> **THE REQUEST**
Begin at the first line below and copy each line exactly, ending with the line where "return first, second" appears.

> **RECORDS PROVIDED**
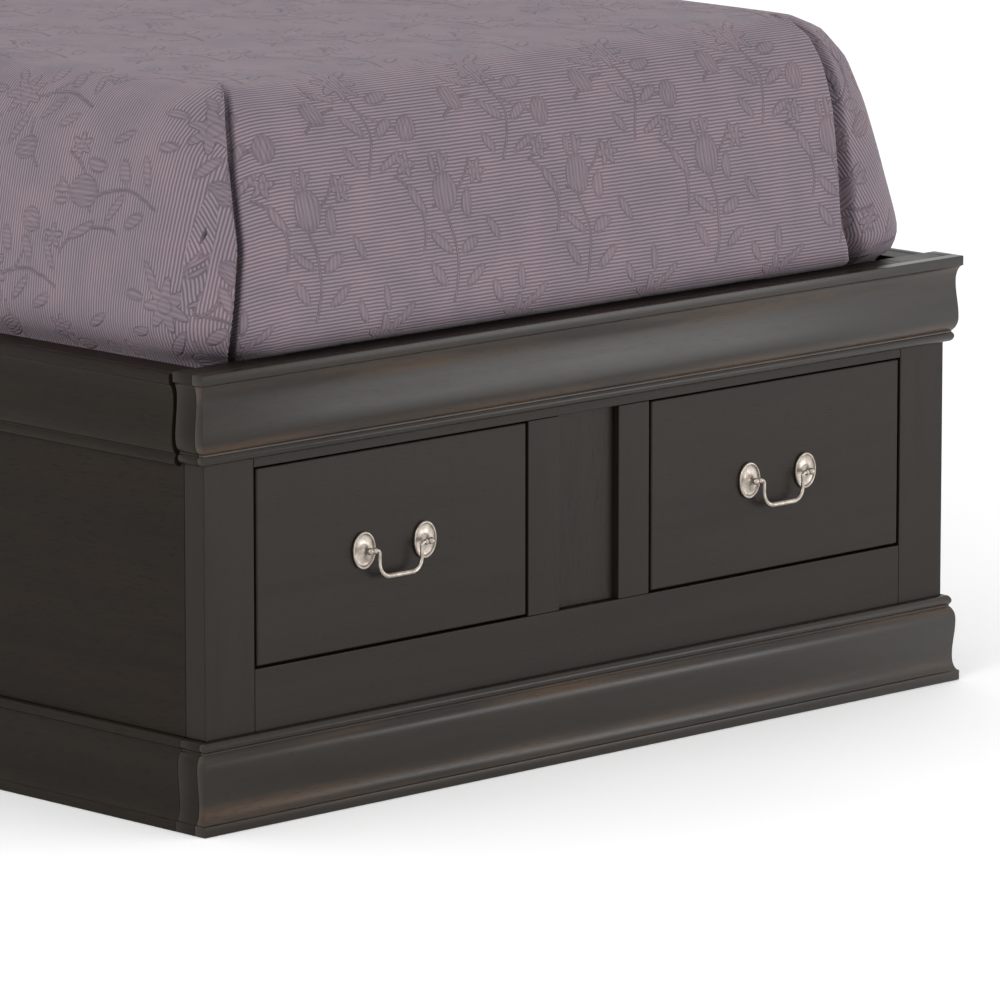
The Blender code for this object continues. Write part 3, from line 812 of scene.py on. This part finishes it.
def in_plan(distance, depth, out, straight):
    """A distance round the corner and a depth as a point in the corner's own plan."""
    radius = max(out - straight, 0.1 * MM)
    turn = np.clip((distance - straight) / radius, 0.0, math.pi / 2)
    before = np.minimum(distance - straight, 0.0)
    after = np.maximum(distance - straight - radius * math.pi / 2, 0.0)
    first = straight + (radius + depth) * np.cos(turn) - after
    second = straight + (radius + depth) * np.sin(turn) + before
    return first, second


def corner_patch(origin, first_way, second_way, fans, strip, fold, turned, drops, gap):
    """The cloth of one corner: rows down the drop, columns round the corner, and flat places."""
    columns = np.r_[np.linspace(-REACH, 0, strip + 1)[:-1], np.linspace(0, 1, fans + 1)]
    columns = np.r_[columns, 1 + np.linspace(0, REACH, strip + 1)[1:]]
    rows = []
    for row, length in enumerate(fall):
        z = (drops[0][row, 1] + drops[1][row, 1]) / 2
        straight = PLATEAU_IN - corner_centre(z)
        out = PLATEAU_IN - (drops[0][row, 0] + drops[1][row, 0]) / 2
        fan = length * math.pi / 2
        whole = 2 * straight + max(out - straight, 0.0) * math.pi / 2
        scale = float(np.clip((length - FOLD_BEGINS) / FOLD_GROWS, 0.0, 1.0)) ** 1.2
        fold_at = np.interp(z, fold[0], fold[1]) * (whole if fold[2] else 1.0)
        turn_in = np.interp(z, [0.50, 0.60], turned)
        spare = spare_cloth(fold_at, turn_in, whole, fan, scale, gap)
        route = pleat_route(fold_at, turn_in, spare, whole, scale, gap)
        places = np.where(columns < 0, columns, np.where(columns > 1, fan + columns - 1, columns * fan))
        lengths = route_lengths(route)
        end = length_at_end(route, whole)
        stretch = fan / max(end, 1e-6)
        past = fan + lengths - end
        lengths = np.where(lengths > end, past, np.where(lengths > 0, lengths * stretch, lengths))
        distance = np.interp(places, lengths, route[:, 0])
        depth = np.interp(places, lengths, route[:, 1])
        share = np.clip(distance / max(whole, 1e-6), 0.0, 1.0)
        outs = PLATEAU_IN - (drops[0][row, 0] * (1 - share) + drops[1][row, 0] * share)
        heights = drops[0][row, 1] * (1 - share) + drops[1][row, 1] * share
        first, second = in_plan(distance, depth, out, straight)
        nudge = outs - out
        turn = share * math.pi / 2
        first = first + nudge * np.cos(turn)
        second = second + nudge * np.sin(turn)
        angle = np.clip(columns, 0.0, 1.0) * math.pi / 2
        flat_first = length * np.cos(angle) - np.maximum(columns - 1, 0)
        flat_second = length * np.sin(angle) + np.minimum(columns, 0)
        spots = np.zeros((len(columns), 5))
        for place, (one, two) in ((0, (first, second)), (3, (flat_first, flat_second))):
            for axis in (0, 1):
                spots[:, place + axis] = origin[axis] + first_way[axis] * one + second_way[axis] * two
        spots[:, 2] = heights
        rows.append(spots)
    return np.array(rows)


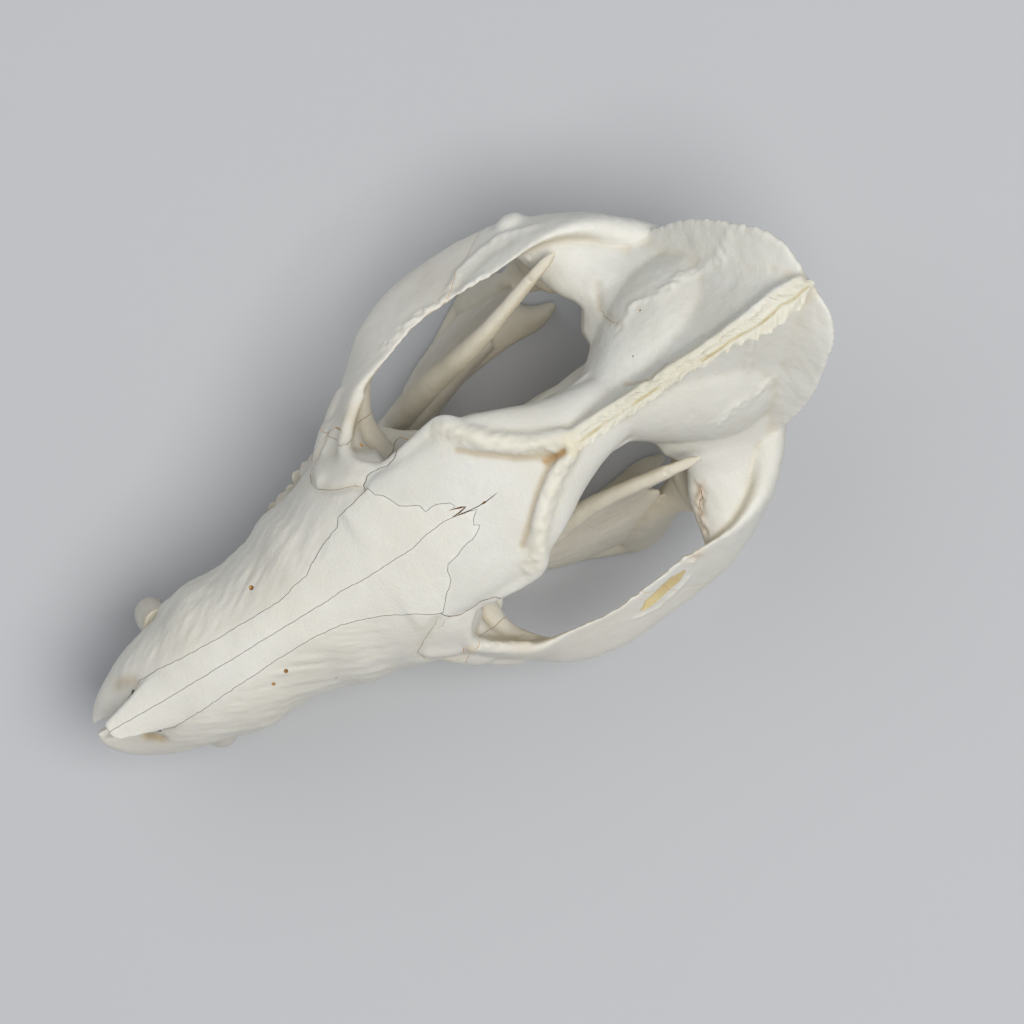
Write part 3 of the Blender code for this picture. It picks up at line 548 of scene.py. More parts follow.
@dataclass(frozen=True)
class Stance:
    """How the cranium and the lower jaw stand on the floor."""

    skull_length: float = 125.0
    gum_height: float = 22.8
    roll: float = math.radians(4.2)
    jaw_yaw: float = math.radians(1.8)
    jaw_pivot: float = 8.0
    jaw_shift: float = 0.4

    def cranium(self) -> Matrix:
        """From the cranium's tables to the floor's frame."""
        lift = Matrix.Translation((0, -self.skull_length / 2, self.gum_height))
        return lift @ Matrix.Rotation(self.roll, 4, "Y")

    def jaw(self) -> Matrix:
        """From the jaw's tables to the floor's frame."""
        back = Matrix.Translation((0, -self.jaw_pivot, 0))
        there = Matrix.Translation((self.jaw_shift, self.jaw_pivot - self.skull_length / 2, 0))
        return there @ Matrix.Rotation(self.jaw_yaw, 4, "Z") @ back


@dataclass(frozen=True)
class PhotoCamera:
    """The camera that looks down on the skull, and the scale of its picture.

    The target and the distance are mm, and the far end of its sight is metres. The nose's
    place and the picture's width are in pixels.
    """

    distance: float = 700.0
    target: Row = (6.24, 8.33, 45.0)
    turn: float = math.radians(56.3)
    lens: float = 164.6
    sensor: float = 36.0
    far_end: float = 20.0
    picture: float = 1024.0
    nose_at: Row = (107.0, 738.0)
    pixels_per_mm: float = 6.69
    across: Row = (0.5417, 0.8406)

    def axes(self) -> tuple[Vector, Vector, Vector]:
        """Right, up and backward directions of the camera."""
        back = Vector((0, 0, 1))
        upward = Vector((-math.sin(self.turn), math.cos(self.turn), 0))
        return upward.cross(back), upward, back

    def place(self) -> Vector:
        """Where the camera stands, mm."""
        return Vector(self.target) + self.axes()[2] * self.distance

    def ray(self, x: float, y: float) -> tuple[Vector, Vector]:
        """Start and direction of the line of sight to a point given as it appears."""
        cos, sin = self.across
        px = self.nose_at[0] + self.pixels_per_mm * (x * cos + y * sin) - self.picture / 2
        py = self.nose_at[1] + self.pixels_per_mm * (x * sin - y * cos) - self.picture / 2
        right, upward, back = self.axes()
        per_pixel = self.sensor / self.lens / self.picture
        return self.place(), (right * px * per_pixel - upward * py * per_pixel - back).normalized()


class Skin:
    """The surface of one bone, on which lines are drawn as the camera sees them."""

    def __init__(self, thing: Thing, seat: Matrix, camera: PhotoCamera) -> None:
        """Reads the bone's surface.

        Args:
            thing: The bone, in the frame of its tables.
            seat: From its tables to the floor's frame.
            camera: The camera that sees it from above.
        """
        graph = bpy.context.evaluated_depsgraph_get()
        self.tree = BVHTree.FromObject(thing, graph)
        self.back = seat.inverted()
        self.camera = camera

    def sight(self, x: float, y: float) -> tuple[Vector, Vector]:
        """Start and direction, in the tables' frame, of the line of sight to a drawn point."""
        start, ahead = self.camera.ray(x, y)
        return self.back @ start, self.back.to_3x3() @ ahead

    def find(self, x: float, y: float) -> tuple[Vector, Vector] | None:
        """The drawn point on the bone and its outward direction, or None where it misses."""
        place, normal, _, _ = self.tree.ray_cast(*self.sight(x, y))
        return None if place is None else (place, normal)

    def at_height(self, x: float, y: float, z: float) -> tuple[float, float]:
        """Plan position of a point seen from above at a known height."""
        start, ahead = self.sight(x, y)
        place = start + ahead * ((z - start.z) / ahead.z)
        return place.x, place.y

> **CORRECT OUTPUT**
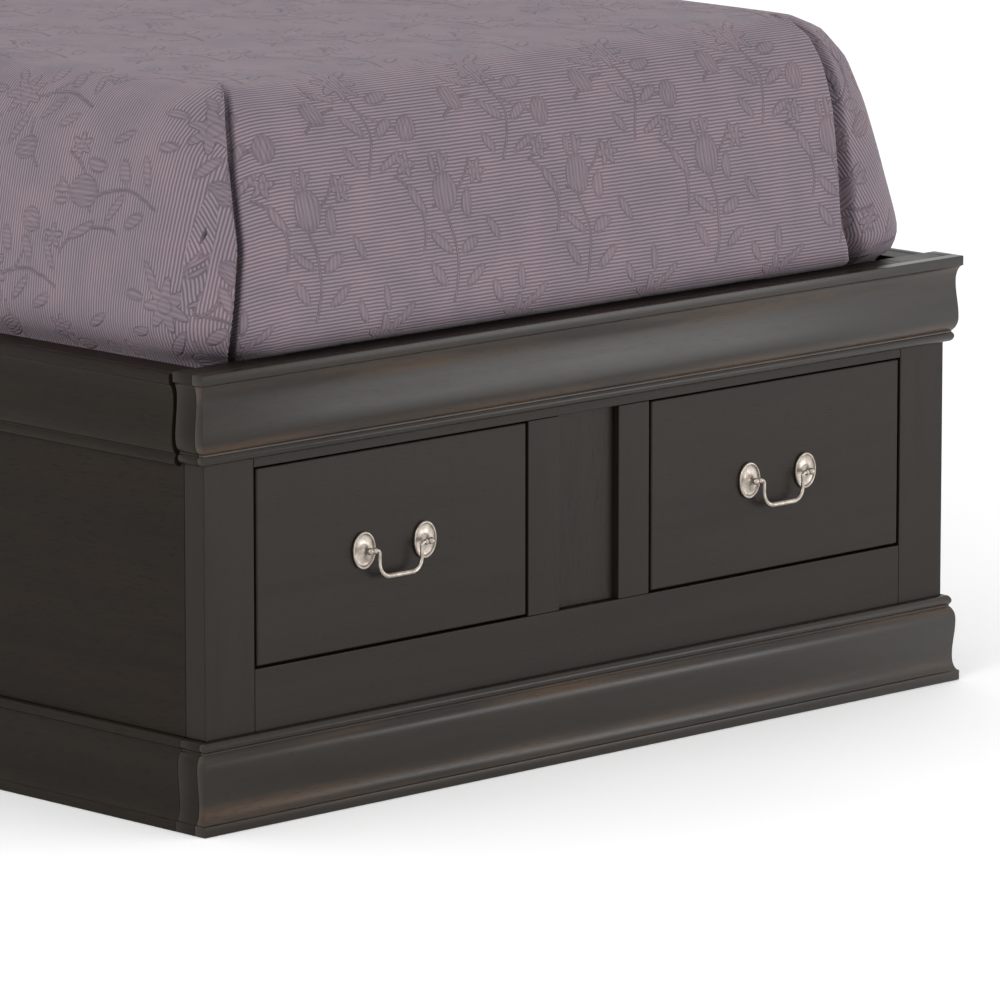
The Blender code for this object continues. Write part 3, from line 812 of scene.py on. This part finishes it.
def in_plan(distance, depth, out, straight):
    """A distance round the corner and a depth as a point in the corner's own plan."""
    radius = max(out - straight, 0.1 * MM)
    turn = np.clip((distance - straight) / radius, 0.0, math.pi / 2)
    before = np.minimum(distance - straight, 0.0)
    after = np.maximum(distance - straight - radius * math.pi / 2, 0.0)
    first = straight + (radius + depth) * np.cos(turn) - after
    second = straight + (radius + depth) * np.sin(turn) + before
    return first, second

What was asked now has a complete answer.